*Problem to work on:* Repeat exactly the lines of the listing below, please, starting with the first and ending with the line containing "hole_clearance = 0.3"; leave out the rest.

*Stored data:*
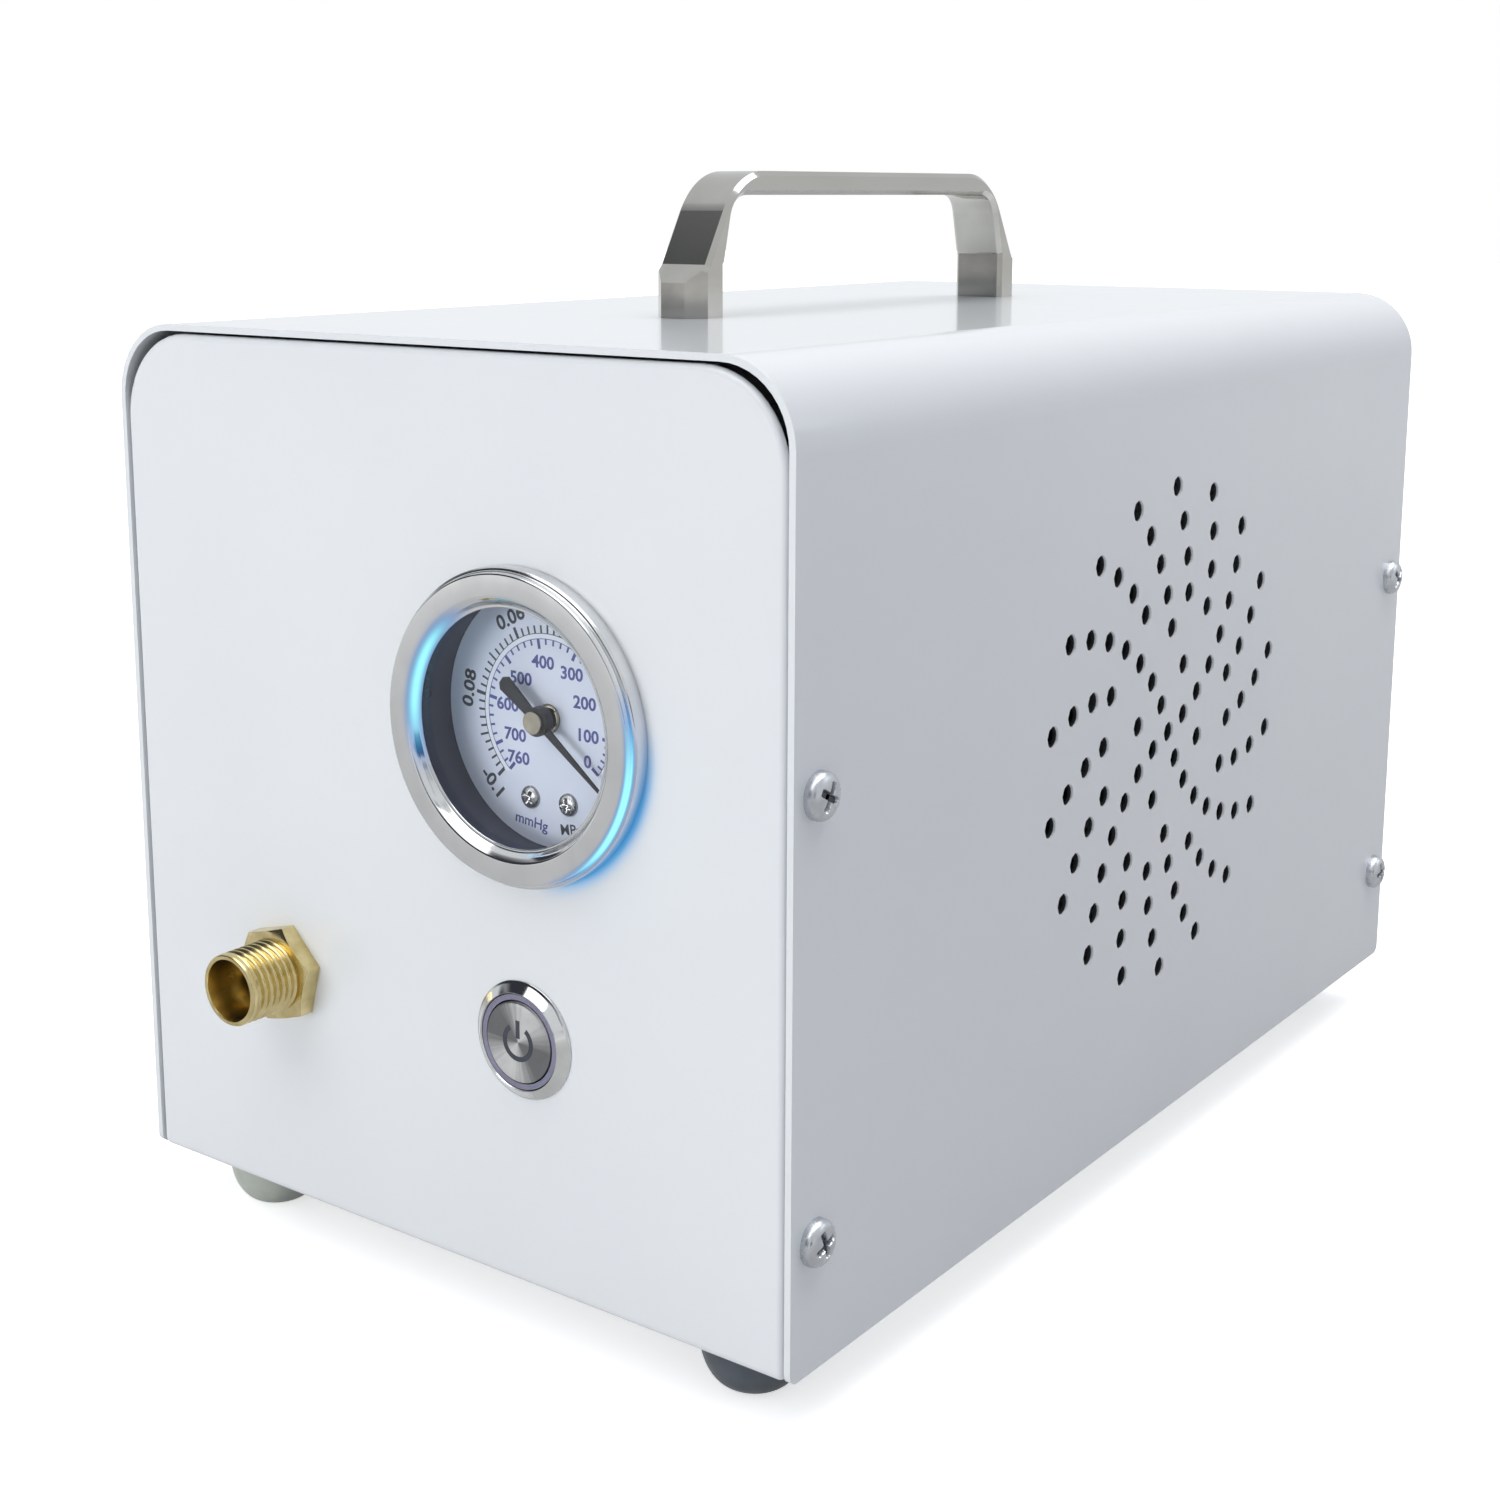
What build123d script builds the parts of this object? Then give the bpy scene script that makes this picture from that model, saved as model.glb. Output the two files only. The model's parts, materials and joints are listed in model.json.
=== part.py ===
from build123d import *
import math
import os

# Benchtop diaphragm vacuum pump in a white sheet-metal case. Millimetres.
# X to the right seen from the front, the front panel faces -Y, Z up.
# The origin is on the floor, under the middle of the case.

# Case
case_width = 154.0
case_depth = 256.0
case_height = 163.0
sheet = 1.2
cover_bend = 14.0  # outer radius of the cover's two long bends
cover_corner = 2.0  # lower corners of the cover's sides
chassis_bend = 1.6  # outer radius of the chassis's two floor bends
panel_gap = 0.5  # all round the panels, inside the cover
panel_corner = 16.0  # radius of the panels' upper corners
panel_edge = 1.1  # rolled edge of the two panels
flange_depth = 14.0
flange_margin = 9.0  # from the floor and from the cover's bend

# Vents: rings of holes, a middle one and open rings inside full ones
vent_back = 130.0  # from the front edge to the middle of the pattern
vent_up = 81.5  # from the case's underside to the middle of the pattern
vent_diameter = 4.0
vent_pitch = 7.0
vent_twist = 5.0  # degrees from one ring to the next
vent_count = 18
vent_sides = 8  # flats that stand for each small round hole
vent_full_rings = (4, 5, 6, 7)
vent_open_rings = {1: (1, 6, 10, 15), 2: (1, 3, 6, 8, 10, 12, 15, 17), 3: (1, 4, 6, 10, 13, 15)}

# Screws through the cover's sides
side_screw_inset = 6.5
side_screw_heights = (22.5, 96.0)
side_screw_thread = 4.0
side_screw_head = 8.0
side_screw_head_height = 2.6
side_screw_length = 8.0
hole_clearance = 0.3  # added to a thread's radius for the hole it passes

# Carrying handle
handle_length = 123.0
handle_height = 27.7
handle_width = 12.0
handle_bar = 4.6
handle_foot = 8.8
handle_foot_height = 6.7
handle_slope = 3.4  # how far a foot's top slopes in, and up, to its leg
handle_lean = 0.57  # how far a leg leans in for each millimetre it rises
handle_inner_lean = 0.24
handle_inner_step = 0.3  # of the gap's side where a foot ends
handle_bend = 15.0  # outer radius of the bends
handle_inner_bend = 5.5
handle_corner = 3.2
handle_edge = 0.9  # bevel along the bar and the legs
handle_back = 130.8  # from the front edge to the middle of the handle
handle_thread = 4.0
handle_screw_depth = 7.0

# Feet
foot_radius = 9.5
foot_height = 11.5
foot_inset_x = 17.9
foot_inset_y = 15.2
foot_thread = 4.0
foot_recess = 3.3
foot_recess_depth = 4.0
foot_rim = 0.7  # flat ring round the recess
foot_wall = 2.0  # upright part above the dome
foot_screw_length = 14.0
foot_screw_head_height = 2.4
foot_nut_height = 3.2

# Vacuum gauge
gauge_x = 22.0
gauge_up = 100.0
bezel_radius = 27.0
bezel_height = 4.2
bezel_slope = 1.4  # how far the face falls from its rim to its lip
bezel_round = 0.9  # of its rim
bezel_flat = 0.7  # level band inside the rim's round
lip_edge = 0.4  # bevel of the lip
lip_radius = 21.5
glass_radius = 23.0
glass_thickness = 1.5
case_flange = 0.8
case_flange_width = 1.6
gauge_radius = 24.6
gauge_wall = 2.0
gauge_length = 28.0
dial_depth = 7.6
dial_thickness = 0.6
dial_ledge = 1.2
pointer_reach = 17.6
pointer_tail = 10.0
pointer_hub = 2.5
pointer_blade = 0.5
pointer_hub_front = 0.5  # from the blade's face
pointer_hub_back = 1.4
pointer_tip_half = 0.15
pointer_half = 0.75  # half the blade's width at the hub
pointer_tail_half = 1.45
pointer_tail_bevel = 0.8
pointer_lift = 3.0  # from the dial's face to the blade
pointer_zero = -37.5  # degrees from +X, counterclockwise seen from the front
gauge_arbor_radius = 0.6
arbor_cap = 1.9
arbor_cap_height = 0.9
pinion_radius = 1.3
pinion_half = 1.4
sector_radius = 10.2
sector_span = 34.0
sector_margin = 6.0  # degrees of rim beyond the swing at each end
sector_boss = 2.2
sector_thickness = 1.2
mesh_gap = 0.12
movement_plate = 1.2
movement_height = 8.0
movement_width = 18.0
movement_rise = 4.5  # of the plates above the arbor
movement_corner = 3.0
movement_gap = 0.2  # from the dial's ledge to the first plate
pillar_radius = 1.2
pillar_drop = 9.0
dial_screw_x = 4.2
dial_screw_drop = 14.3
dial_screw_head = 2.0
dial_screw_height = 1.0
tube_radius = 17.2
tube_thickness = 2.0
tube_width = 6.0
tube_sweep = 251.0
gauge_clamp_width = 12.0
gauge_clamp_gap = 1.4  # from the gauge's case to each leg
socket_block = 12.0
socket_boss = 7.8
socket_gap = 1.5  # under the block, inside the ledge
stem_length = 6.4
barb_radius = 3.2
barb_length = 7.0
barb_step = 0.5
fit = 0.04  # radial clearance of a shaft in its bearing
seat = 0.1  # radial clearance of a fixed piece in its hole

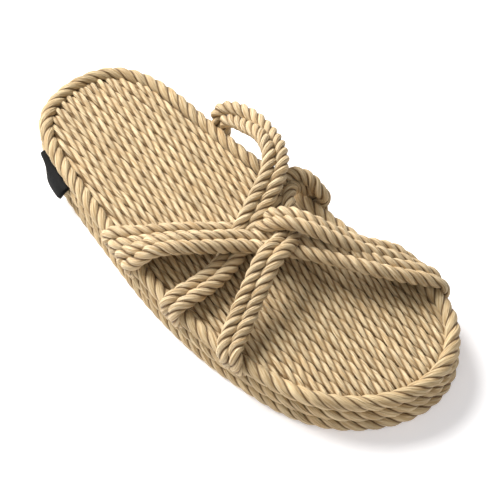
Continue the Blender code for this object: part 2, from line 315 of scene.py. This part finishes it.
def rope_mesh(name, ropes, made_of):
    """One mesh from several rope surfaces. The faces join each section to
    the next one, a closed rope's last section to its first, and an open
    rope is shut at each end by a fan of triangles. A rope is its points, its
    faces' pattern coordinates on the left and the right, its crest, the run
    along it, its length if it is closed, and where its pattern starts."""
    points = []
    crests = []
    corners = []
    sizes = []
    pattern = []
    base = 0
    for grid, left, right, crest, run, length, start in ropes:
        count, sides, _ = grid.shape
        closed = length is not None
        i = np.arange(count if closed else count - 1)[:, None]
        j = np.arange(sides)[None]
        k = (j + 1) % sides
        here = base + i * sides
        there = base + (i + 1) % count * sides
        quads = np.stack([here + j, here + k, there + k, there + j], axis=-1)
        beyond = np.append(run[1:], length) if closed else run[1:]
        u0 = np.broadcast_to((start + run)[i], quads.shape[:2])
        u1 = np.broadcast_to((start + beyond)[i], quads.shape[:2])
        v0 = np.broadcast_to(left[j], quads.shape[:2])
        v1 = np.broadcast_to(right[j], quads.shape[:2])
        corner = np.stack([
            np.stack([u0, v0], -1), np.stack([u0, v1], -1),
            np.stack([u1, v1], -1), np.stack([u1, v0], -1),
        ], axis=2)
        points.append(grid.reshape(-1, 3))
        crests.append(crest.reshape(-1))
        corners.append(quads.reshape(-1))
        sizes.append(np.full(quads.shape[0] * quads.shape[1], 4))
        pattern.append(corner.reshape(-1, 2))
        rope_base = base
        base += count * sides
        if closed:
            continue
        for row, inner, flip in ((0, 1, 1), (count - 1, count - 2, 0)):
            pole = grid[row].mean(0)
            points.append((pole + END_DOME * (pole - grid[inner].mean(0)))[None])
            crests.append(np.zeros(1))
            ring = rope_base + row * sides
            one = ring + (j[0] + flip) % sides
            other = ring + (j[0] + 1 - flip) % sides
            fan = np.stack([np.full(sides, base), one, other], axis=-1)
            corners.append(fan.reshape(-1))
            sizes.append(np.full(sides, 3))
            at = np.full(sides, start + run[row])
            tip = np.stack([at, (left + right) / 2], -1)
            edges = [np.stack([at, v], -1) for v in (left, right)]
            if flip:
                edges.reverse()
            pattern.append(np.stack([tip, *edges], axis=1).reshape(-1, 2))
            base += 1
    points = np.concatenate(points) / METRE
    corners = np.concatenate(corners)
    sizes = np.concatenate(sizes)
    mesh = bpy.data.meshes.new(name)
    mesh.vertices.add(len(points))
    mesh.vertices.foreach_set("co", points.ravel().astype(np.float32))
    mesh.loops.add(len(corners))
    mesh.loops.foreach_set("vertex_index", corners.astype(np.int32))
    mesh.polygons.add(len(sizes))
    mesh.polygons.foreach_set("loop_start", (np.cumsum(sizes) - sizes).astype(np.int32))
    mesh.polygons.foreach_set("use_smooth", np.ones(len(sizes), bool))
    mesh.update(calc_edges=True)
    laid = mesh.uv_layers.new(name="along and round, mm")
    laid.uv.foreach_set("vector", np.concatenate(pattern).ravel().astype(np.float32))
    groove = mesh.attributes.new("crest", "FLOAT", "POINT")
    groove.data.foreach_set("value", np.concatenate(crests).astype(np.float32))
    mesh.validate()
    mesh.materials.append(made_of)
    made = bpy.data.objects.new(name, mesh)
    bpy.context.collection.objects.link(made)
    return made


YARN_SLANT = 0.45     # how far the yarns step aside for each step along
YARN_LENGTH = 14.0
FIBRE = 0.45          # width of a streak, coarser than the real 0.05 mm fibre
FIBRE_LENGTH = 6.0


def rope_material(name, light, body, groove_shade_and_dust, yarn, groove):
    """Twisted polypropylene rope. A strand is a bundle of yarns, and each
    yarn a bundle of fibres, so soft ridges of the yarn's width cross the
    strand aslant with fine bright streaks on them. The fibres are drawn
    broader than the real 0.05 mm so that they show. The grooves between the
    strands get a darker colour, up to the crest that groove gives: painted
    shade, with some dust."""
    made, tree, shader = new_material(name, {
        "IOR": 1.49, "Sheen Weight": 0.18, "Sheen Roughness": 0.4,
        "Sheen Tint": linear("#FFF3DC"),
    })
    laid = add(tree, "ShaderNodeUVMap", uv_map="along and round, mm")
    split = add(tree, "ShaderNodeSeparateXYZ", {0: laid.outputs[0]})
    # The yarns are twisted the other way, which turns them half way back
    # toward the rope's own direction.
    skew = add(tree, "ShaderNodeMath", {
        0: split.outputs["X"], 1: YARN_SLANT, 2: split.outputs["Y"],
    }, operation="MULTIPLY_ADD")

    def streaks(width, length, detail):
        """Noise of the given width in mm, drawn out along the yarns to the
        given length."""
        across = add(tree, "ShaderNodeMath", {
            0: skew.outputs[0], 1: 1 / width,
        }, operation="MULTIPLY")
        lengthwise = add(tree, "ShaderNodeMath", {
            0: split.outputs["X"], 1: 1 / length,
        }, operation="MULTIPLY")
        place = add(tree, "ShaderNodeCombineXYZ", {
            0: lengthwise.outputs[0], 1: across.outputs[0],
        })
        return add(tree, "ShaderNodeTexNoise", {
            "Vector": place.outputs[0], "Scale": 1.0, "Detail": detail,
            "Roughness": 0.6,
        }, noise_dimensions="2D")

    yarns = streaks(yarn, YARN_LENGTH, 1.0)
    fibres = streaks(FIBRE, FIBRE_LENGTH, 3.0)
    # Tone changes slowly along each strand.
    stretch = add(tree, "ShaderNodeVectorMath", {
        0: laid.outputs[0], 1: (1 / 21.0, 1 / 9.0, 1.0),
    }, operation="MULTIPLY")
    tone = add(tree, "ShaderNodeTexNoise", {
        "Vector": stretch.outputs[0], "Scale": 1.0, "Detail": 2.0,
    }, noise_dimensions="2D")
    shade = add(tree, "ShaderNodeMapRange", {
        "Value": tone.outputs["Fac"], "From Min": 0.3, "From Max": 0.7,
        "To Min": 0.84, "To Max": 1.08,
    })
    # Yarns and fibres together pick between the two yarn colours.
    coarse = add(tree, "ShaderNodeMath", {
        0: yarns.outputs["Fac"], 1: 0.55,
    }, operation="MULTIPLY")
    mixed = add(tree, "ShaderNodeMath", {
        0: fibres.outputs["Fac"], 1: 0.45, 2: coarse.outputs[0],
    }, operation="MULTIPLY_ADD")
    streak = add(tree, "ShaderNodeMapRange", {
        "Value": mixed.outputs[0], "From Min": 0.36, "From Max": 0.62,
    })
    blend = add(tree, "ShaderNodeMix", {
        0: streak.outputs[0], 6: linear(body), 7: linear(light),
    }, data_type="RGBA")
    toned = add(tree, "ShaderNodeVectorMath", {
        0: blend.outputs[2], 1: shade.outputs[0],
    }, operation="MULTIPLY")
    # Painted shade, with some dust: where the crest is low, in the grooves, the colour
    # turns to the darker one, and it fades out toward each strand's middle.
    crest = add(tree, "ShaderNodeAttribute", attribute_name="crest")
    depth = add(tree, "ShaderNodeMapRange", {
        "Value": crest.outputs["Fac"], "From Min": 0.0, "From Max": groove,
    }, interpolation_type="SMOOTHSTEP")
    colour = add(tree, "ShaderNodeMix", {
        0: depth.outputs[0], 6: linear(groove_shade_and_dust), 7: toned.outputs[0],
    }, data_type="RGBA")
    tree.links.new(colour.outputs[2], shader.inputs["Base Color"])
    rough = add(tree, "ShaderNodeMapRange", {
        "Value": fibres.outputs["Fac"], "To Min": 0.8, "To Max": 0.56,
    })
    tree.links.new(rough.outputs[0], shader.inputs["Roughness"])
    ridges = add(tree, "ShaderNodeBump", {
        "Height": yarns.outputs["Fac"], "Strength": 0.9, "Distance": 0.0011,
    })
    relief = add(tree, "ShaderNodeBump", {
        "Height": fibres.outputs["Fac"], "Strength": 0.8, "Distance": 0.00045,
        "Normal": ridges.outputs[0],
    })
    tree.links.new(relief.outputs[0], shader.inputs["Normal"])
    return made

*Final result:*
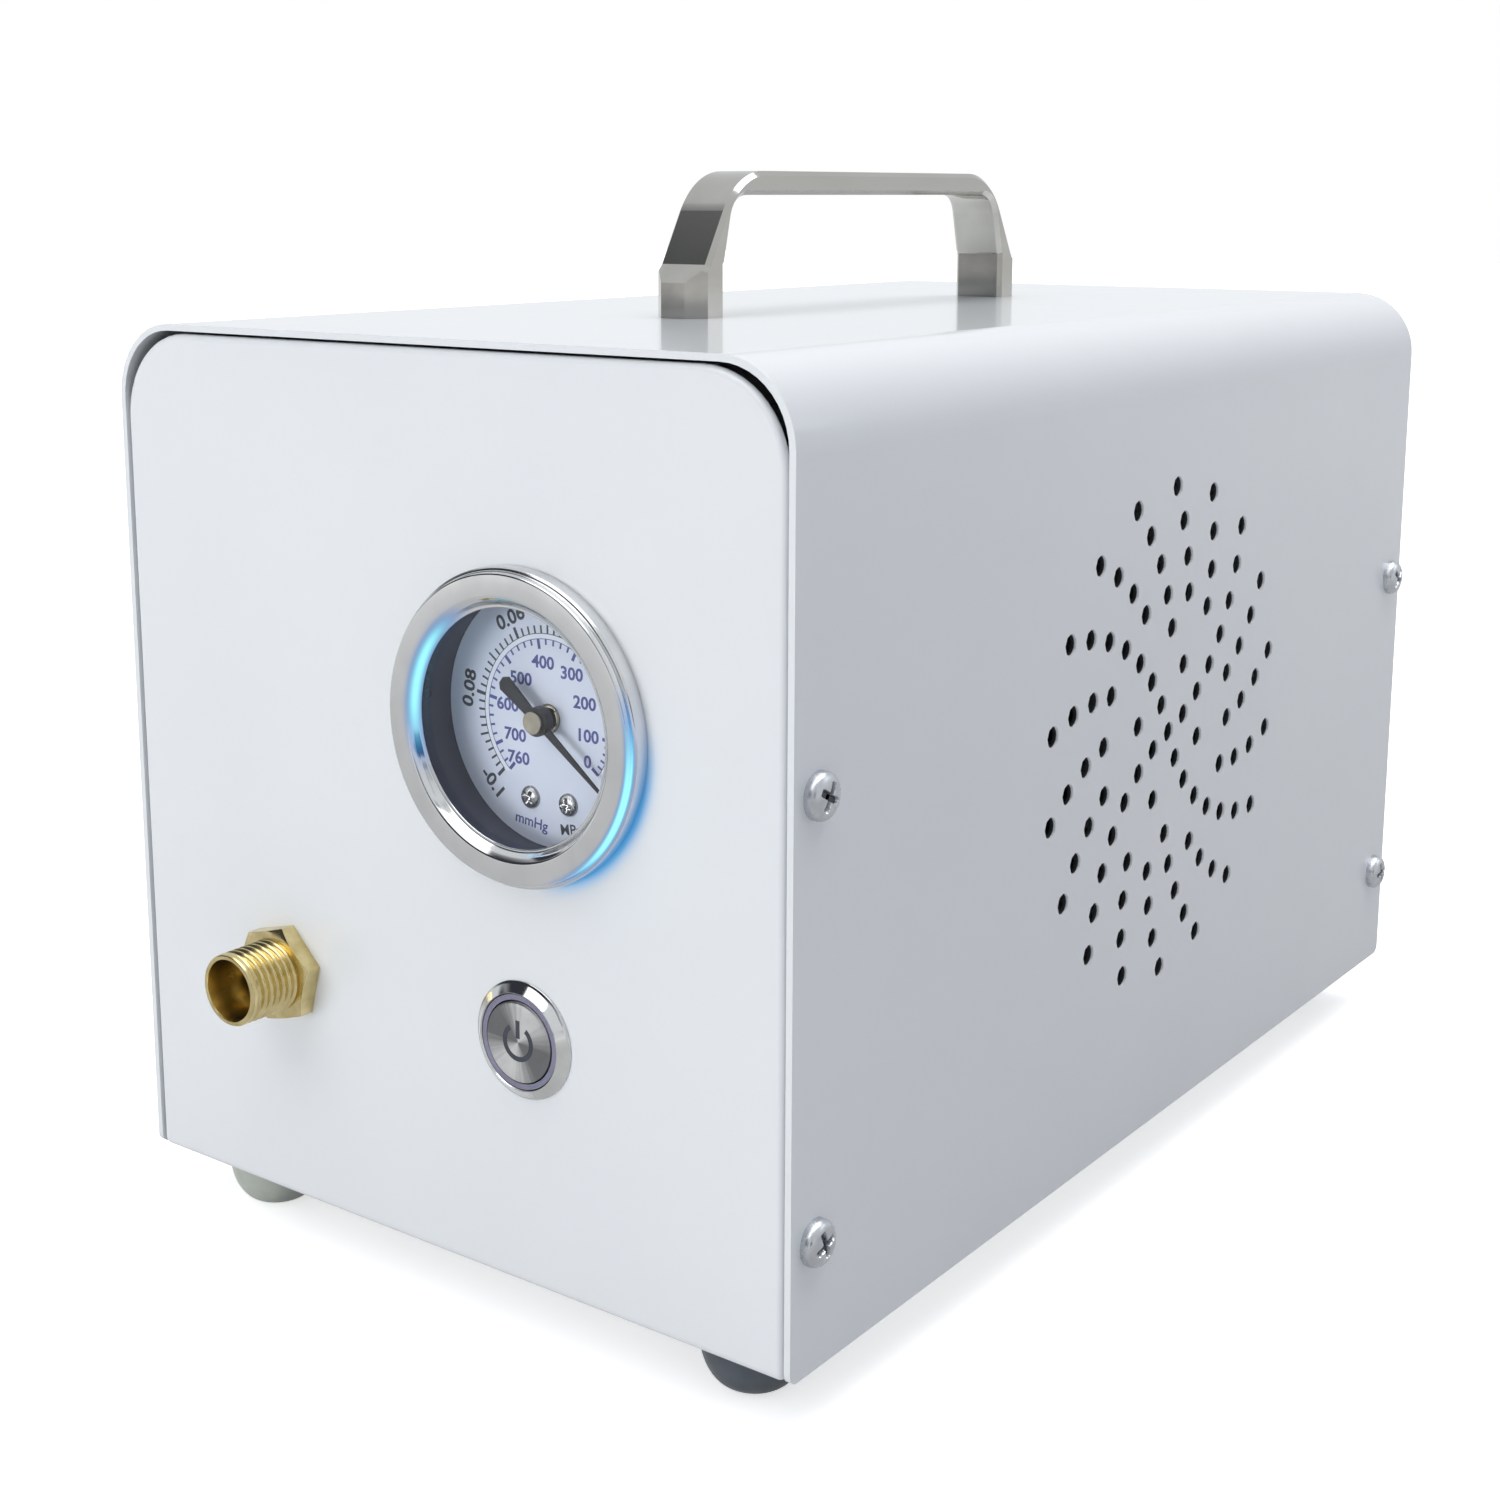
What build123d script builds the parts of this object? Then give the bpy scene script that makes this picture from that model, saved as model.glb. Output the two files only. The model's parts, materials and joints are listed in model.json.
=== part.py ===
from build123d import *
import math
import os

# Benchtop diaphragm vacuum pump in a white sheet-metal case. Millimetres.
# X to the right seen from the front, the front panel faces -Y, Z up.
# The origin is on the floor, under the middle of the case.

# Case
case_width = 154.0
case_depth = 256.0
case_height = 163.0
sheet = 1.2
cover_bend = 14.0  # outer radius of the cover's two long bends
cover_corner = 2.0  # lower corners of the cover's sides
chassis_bend = 1.6  # outer radius of the chassis's two floor bends
panel_gap = 0.5  # all round the panels, inside the cover
panel_corner = 16.0  # radius of the panels' upper corners
panel_edge = 1.1  # rolled edge of the two panels
flange_depth = 14.0
flange_margin = 9.0  # from the floor and from the cover's bend

# Vents: rings of holes, a middle one and open rings inside full ones
vent_back = 130.0  # from the front edge to the middle of the pattern
vent_up = 81.5  # from the case's underside to the middle of the pattern
vent_diameter = 4.0
vent_pitch = 7.0
vent_twist = 5.0  # degrees from one ring to the next
vent_count = 18
vent_sides = 8  # flats that stand for each small round hole
vent_full_rings = (4, 5, 6, 7)
vent_open_rings = {1: (1, 6, 10, 15), 2: (1, 3, 6, 8, 10, 12, 15, 17), 3: (1, 4, 6, 10, 13, 15)}

# Screws through the cover's sides
side_screw_inset = 6.5
side_screw_heights = (22.5, 96.0)
side_screw_thread = 4.0
side_screw_head = 8.0
side_screw_head_height = 2.6
side_screw_length = 8.0
hole_clearance = 0.3  # added to a thread's radius for the hole it passes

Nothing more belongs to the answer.